◆ **DATA SEGMENT**
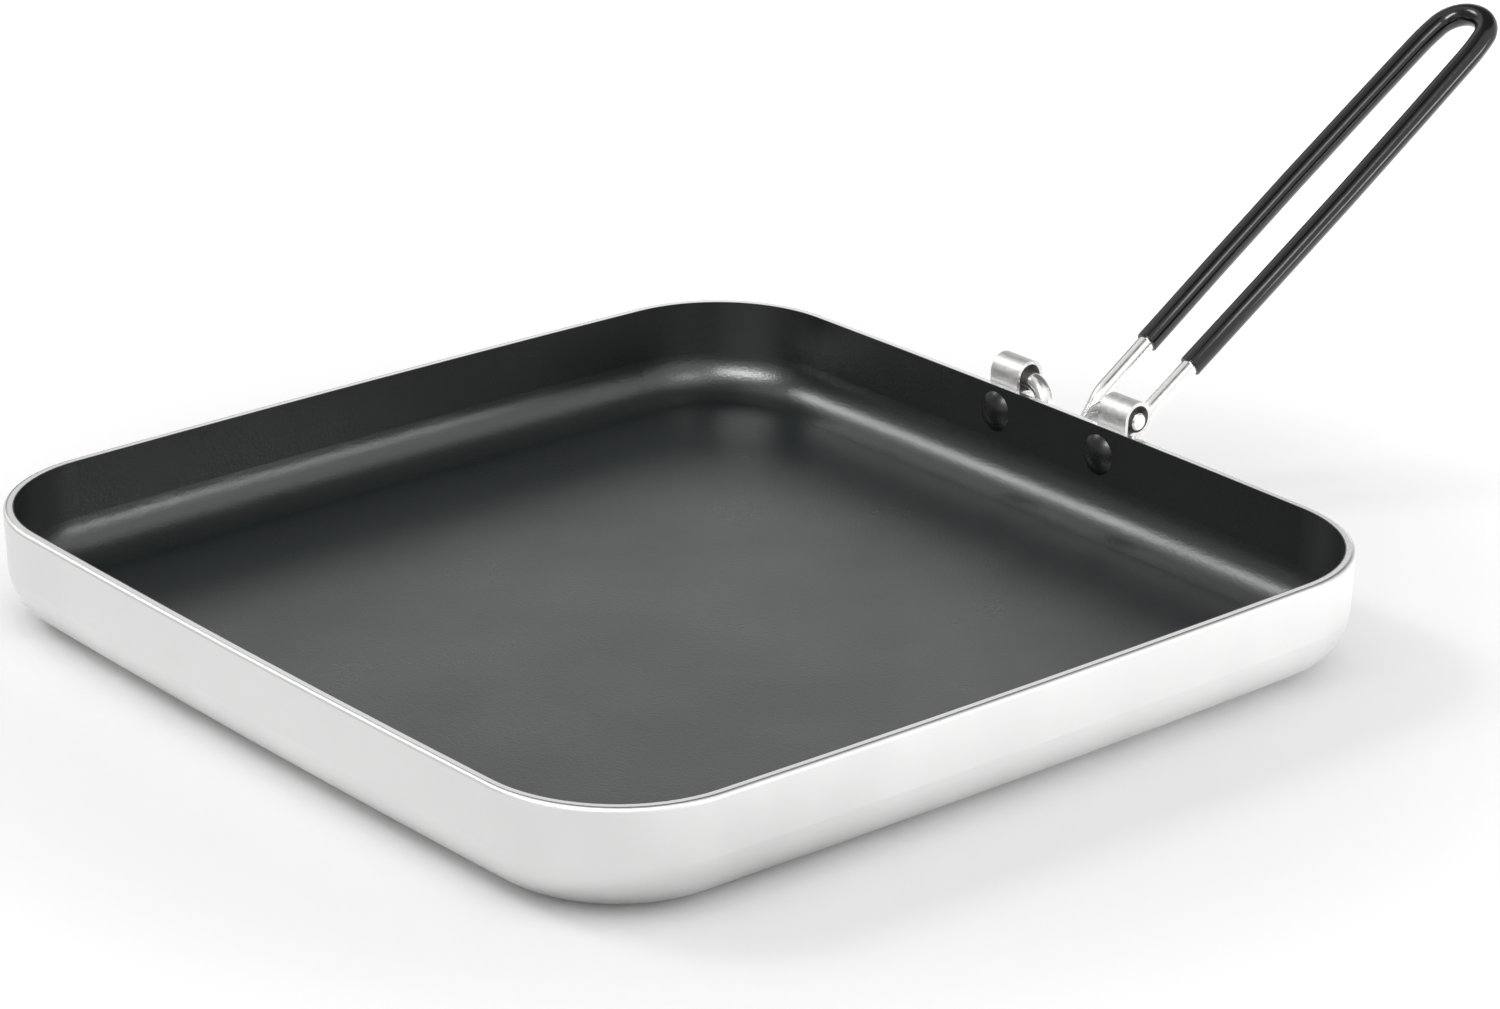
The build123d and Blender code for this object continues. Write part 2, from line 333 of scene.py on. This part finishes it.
def round_tube(name, line, end_rings):
    """A tube round a line. Each end ring has its distance from the line's end and its radius, outermost first."""
    sides = 56
    sharp_angle = radians(35)
    frames = frames_along(line)
    first, last = frames[0], frames[-1]
    end_length, radius = end_rings[-1]

    def clear_of_ends(point):
        return min((point - first[0]).length, (point - last[0]).length) > 2 * end_length

    rings = [(first[0] + first[1] * inwards, *first[1:], size) for inwards, size in end_rings]
    rings += [(*place, radius) for place in frames if clear_of_ends(place[0])]
    rings += [(last[0] - last[1] * inwards, *last[1:], size) for inwards, size in reversed(end_rings)]
    corners = []
    for middle, way, out, size in rings:
        side = way.cross(out)
        for turn in range(sides):
            angle = radians(360) * turn / sides
            corners.append(middle + (out * cos(angle) + side * sin(angle)) * size)
    faces = []
    for ring in range(len(rings) - 1):
        for turn in range(sides):
            here, beside = ring * sides + turn, ring * sides + (turn + 1) % sides
            faces.append((here, beside, beside + sides, here + sides))
    mesh = bpy.data.meshes.new(name)
    mesh.from_pydata(corners, [], faces)
    mesh.validate()
    mesh.shade_smooth()
    mesh.set_sharp_from_angle(angle=sharp_angle)
    piece = bpy.data.objects.new(name, mesh)
    bpy.context.scene.collection.objects.link(piece)
    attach(piece, "handle")
    return piece


def polished_wire():
    finish, tree, shader = new_finish("polished_wire")
    place = on_piece(tree)
    lines = grain(tree, turned(tree, place, stretch=(1, 0.03, 1), tilt=-grip_slope), per_metre=3000)
    scuffs = grain(tree, place, per_metre=500, detail=4)
    dark_steel, pale_steel = (0.68, 0.675, 0.67), (0.76, 0.755, 0.75)
    set_inputs(shader, Metallic=1.0)
    tree.links.new(tinted(tree, scuffs, dark_steel, pale_steel), shader.inputs["Base Color"])
    tree.links.new(varied(tree, scuffs, 0.19, 0.27), shader.inputs["Roughness"])
    raise_grain(tree, shader, lines, depth=0.000001)
    return finish


hinge_turns, lower_bend_radius = hinge_end()
grip_turns = [
    on_grip(waist_distance, waist_spacing),
    on_grip(shoulder_distance, shoulder_spacing),
    on_grip(shoulder_distance + nose_beyond_shoulder, nose_spacing),
]
hinge_bends = [corner_bend_radius, lower_bend_radius, lower_bend_radius, leg_bend_radius]
grip_bends = [waist_bend_radius, shoulder_bend_radius, nose_bend_radius]
right_turns, right_bends = hinge_turns + grip_turns, hinge_bends + grip_bends
wire_line = bent_line(right_turns + on_left(right_turns), right_bends + right_bends[::-1])
tip_middle = 0.00001  # the tips are closed down to a pinhole of this radius
tip_rings = [(0, tip_middle), (0, wire_radius - tip_bevel), (tip_bevel, wire_radius)]
wire = round_tube("bent_wire", wire_line, tip_rings)
put_on(wire, polished_wire())
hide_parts("handle_wire")


# The sleeve is a tube of glossy black plastic drawn over the far part of the wire, which it grips all round. It
# is cut a little longer on the right leg. The wire's own lines show through it faintly.
sleeve_wall = 0.000745  # 5 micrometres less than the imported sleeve's, to stay inside its box
sleeve_start_right, sleeve_start_left = 0.031, 0.0333
end_round = 0.00025
round_steps = 4


def glossy_sleeve():
    finish, tree, shader = new_finish("glossy_sleeve")
    place = on_piece(tree)
    lines = grain(tree, turned(tree, place, stretch=(1, 0.03, 1), tilt=-grip_slope), per_metre=1500)
    scuffs = grain(tree, place, per_metre=600, detail=4)
    black, worn_black = (0.004, 0.004, 0.0045), (0.007, 0.007, 0.0075)
    set_inputs(shader, IOR=1.5)
    tree.links.new(tinted(tree, scuffs, black, worn_black), shader.inputs["Base Color"])
    tree.links.new(varied(tree, scuffs, 0.12, 0.18), shader.inputs["Roughness"])
    raise_grain(tree, shader, lines, depth=0.000006)
    return finish


def leg_at(distance):
    """A point of the right leg between its bend and the grip's waist."""
    part_way = (distance - leg_bend_distance) / (waist_distance - leg_bend_distance)
    return on_grip(distance, leg_bend_spacing + part_way * (waist_spacing - leg_bend_spacing))


sleeve_turns = [leg_at(sleeve_start_right), *grip_turns, *on_left([leg_at(sleeve_start_left), *grip_turns])]
sleeve_line = bent_line(sleeve_turns, grip_bends + grip_bends[::-1])
sleeve_radius = wire_radius + sleeve_wall
sleeve_rings = [(0, wire_radius), (0, sleeve_radius - end_round)]
for step in range(1, round_steps + 1):
    angle = radians(90) * step / round_steps
    sleeve_rings.append((end_round * (1 - cos(angle)), sleeve_radius - end_round * (1 - sin(angle))))
sleeve = round_tube("black_sleeve", sleeve_line, sleeve_rings)
put_on(sleeve, glossy_sleeve())
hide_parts("grip_sleeve")


# The pan stands on a table covered with white paper, which keeps its shadow. To the camera the paper is brighter
# away from the pan. In what the handle and the walls mirror, the paper glows behind the pan and to its right:
# painted light, seen only in reflections.
def glow(tree, middle, near, far, near_level, far_level):
    """A level that goes smoothly from one value to another between two distances from a place."""
    distance = tree.nodes.new("ShaderNodeVectorMath")
    distance.operation = "DISTANCE"
    distance.inputs[1].default_value = middle
    tree.links.new(on_piece(tree), distance.inputs[0])
    return spread(tree, distance.outputs["Value"], near, far, near_level, far_level)


def white_paper():
    finish, tree, shader = new_finish("white_paper")
    fibres = grain(tree, on_piece(tree), per_metre=400)
    dull_white, bright_white = (0.93, 0.93, 0.93), (0.95, 0.95, 0.95)
    set_inputs(shader, Roughness=1.0, Specular_IOR_Level=0.0, Emission_Color=(1, 1, 1, 1))
    tree.links.new(tinted(tree, fibres, dull_white, bright_white), shader.inputs["Base Color"])
    ray = tree.nodes.new("ShaderNodeLightPath").outputs
    # Painted light: the paper glows behind the pan and to its right for glossy rays only, so the walls and handle
    # mirror light that no lamp gives.
    behind = glow(tree, (0.04, 0.38, 0), near=0.12, far=0.28, near_level=0.9, far_level=0.0)
    beside = glow(tree, (0.5, 0.15, 0), near=0.3, far=0.45, near_level=0.4, far_level=0.0)
    mirrored = tree.nodes.new("ShaderNodeMath")
    mirrored.operation = "ADD"
    tree.links.new(behind, mirrored.inputs[0])
    tree.links.new(beside, mirrored.inputs[1])
    away = glow(tree, (0, 0, 0), near=0.14, far=0.34, near_level=0.05, far_level=0.4)
    seen = blended(tree, ray["Is Glossy Ray"], 0.0, mirrored.outputs[0])
    seen = blended(tree, ray["Is Camera Ray"], seen, away)
    tree.links.new(seen, shader.inputs["Emission Strength"])
    return finish


def table_top(left, right, front, far):
    corners = [(left, front, 0), (right, front, 0), (right, far, 0), (left, far, 0)]
    mesh = bpy.data.meshes.new("table_top")
    mesh.from_pydata(corners, [], [(0, 1, 2, 3)])
    table = bpy.data.objects.new("table_top", mesh)
    bpy.context.scene.collection.objects.link(table)
    return table


put_on(table_top(left=-0.5, right=0.8, front=-0.8, far=0.62), white_paper())


# The room is white and lights the pan mostly from above. What shines sees it white as well, apart from screens
# that stand in it. Each has a direction, its level, and the angles in degrees within which it is full and beyond
# which it is gone.
screens = [
    ((0.95, 0.2, 0.3), 1.2, 25, 60),
    ((-0.7, -0.7, 0.15), 0.45, 25, 50),
    ((-0.25, 0.55, 0.8), 0.18, 28, 42),
    ((0.09, -0.13, 0.99), 0.2, 8, 18),
    ((-0.73, 0.63, 0.2), 1.05, 8, 24),
    ((-0.9, 0.3, 0.2), 0.35, 8, 18),
    ((-0.83, 0.55, -0.12), 0.05, 10, 20),
    ((0.7, -0.7, -0.1), 0.5, 15, 30),
]
light_comes_from = (-0.3, 0.35, 0.89)
light_away, light_towards = 0.05, 1.05
cosine_away, cosine_towards = -0.1, 0.9


def white_room():
    room = bpy.data.worlds.new("white_room")
    room.use_nodes = True
    tree = room.node_tree
    way = tree.nodes.new("ShaderNodeTexCoord").outputs["Generated"]
    ray = tree.nodes.new("ShaderNodeLightPath").outputs
    walls = tree.nodes["Background"]

    def nearness(direction):
        """The cosine of the angle from a direction."""
        near = tree.nodes.new("ShaderNodeVectorMath")
        near.operation = "DOT_PRODUCT"
        near.inputs[1].default_value = Vector(direction).normalized()
        tree.links.new(way, near.inputs[0])
        return near.outputs["Value"]

    mirrored = 1.0
    for direction, level, full, gone in screens:
        share = spread(tree, nearness(direction), cos(radians(gone)), cos(radians(full)), 0, 1)
        mirrored = blended(tree, share, mirrored, level)
    above = nearness(light_comes_from)
    plain = spread(tree, above, cosine_away, cosine_towards, light_away, light_towards)
    shiny = tree.nodes.new("ShaderNodeMath")
    shiny.operation = "MAXIMUM"
    tree.links.new(ray["Is Glossy Ray"], shiny.inputs[0])
    tree.links.new(ray["Is Transmission Ray"], shiny.inputs[1])
    seen = blended(tree, shiny.outputs[0], plain, mirrored)
    seen = blended(tree, ray["Is Camera Ray"], seen, 1.0)
    tree.links.new(seen, walls.inputs["Strength"])
    walls.inputs["Color"].default_value = (1, 1, 1, 1)
    return room


bpy.context.scene.world = white_room()


# Four soft boxes stand well away from the pan, all facing it. They give the streaks on the coating and on the
# handle. Only the left one lights the table, so the pan keeps one soft shadow.
box_distance = 4.0


def soft_box(name, direction, width, height, radiance, lights_table=False):
    """A lamp that faces the pan from a direction, as bright as a surface of that radiance."""
    data = bpy.data.lights.new(name, "AREA")
    data.shape = "RECTANGLE"
    data.size = width
    data.size_y = height
    data.energy = radiance * pi * width * height
    lamp = bpy.data.objects.new(name, data)
    bpy.context.scene.collection.objects.link(lamp)
    way = Vector(direction).normalized()
    lamp.location = way * box_distance
    lamp.rotation_euler = way.to_track_quat("Z", "Y").to_euler()
    lamp.visible_camera = False
    lamp.visible_diffuse = lights_table


soft_box("soft_box_low_right", (0.8, 0.58, 0.11), width=1.4, height=0.55, radiance=8)
soft_box("soft_box_left", (-0.707, -0.3, 0.63), width=1.1, height=1.0, radiance=9, lights_table=True)
soft_box("soft_box_right", (0.66, 0.0, 0.75), width=0.8, height=0.9, radiance=7)
soft_box("soft_box_front", (0.3, -0.69, 0.66), width=2.8, height=0.9, radiance=18)


# The camera stands off the corner between the front and right walls, and looks slightly down. Its place and lens
# were fitted to the rim of the pan in the picture.
camera_azimuth = radians(49.469)
camera_elevation = radians(21.588)
camera_roll = radians(0.58)
camera_distance = 1.1714
focal_length = 114.3  # in millimetres
camera_aim = Vector((0.0109, 0.0151, 0.0318))
level_back = Vector((sin(camera_azimuth), -cos(camera_azimuth), 0))
back = level_back * cos(camera_elevation) + Vector((0, 0, sin(camera_elevation)))
lens = bpy.data.cameras.new("camera")
lens.lens = focal_length
camera = bpy.data.objects.new("camera", lens)
bpy.context.scene.collection.objects.link(camera)
turn = back.to_track_quat("Z", "Y").to_matrix() @ Matrix.Rotation(camera_roll, 3, "Z")
camera.matrix_world = Matrix.Translation(camera_aim + back * camera_distance) @ turn.to_4x4()
bpy.context.scene.camera = camera
bpy.context.scene.view_settings.view_transform = "Standard"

◆ **TASK DESCRIPTION**
Word for word, quote the lines of the material from the first line through the line with "end_length, radius = end_rings[-1]", both ends included.

◆ **WRITTEN ANSWER**
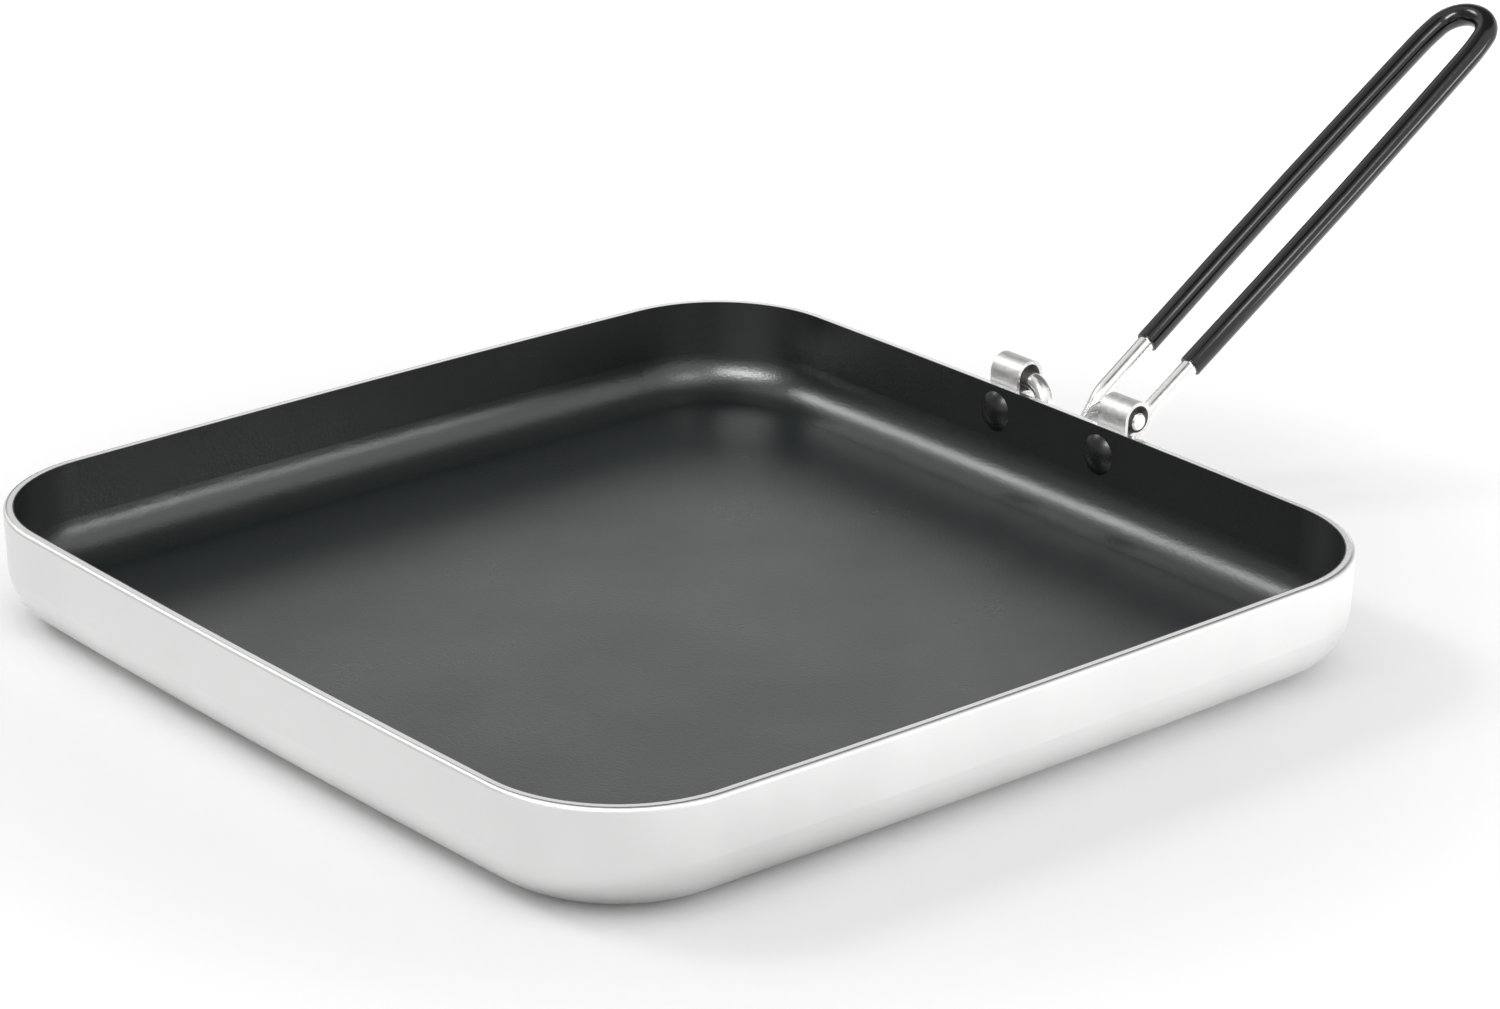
The build123d and Blender code for this object continues. Write part 2, from line 333 of scene.py on. This part finishes it.
def round_tube(name, line, end_rings):
    """A tube round a line. Each end ring has its distance from the line's end and its radius, outermost first."""
    sides = 56
    sharp_angle = radians(35)
    frames = frames_along(line)
    first, last = frames[0], frames[-1]
    end_length, radius = end_rings[-1]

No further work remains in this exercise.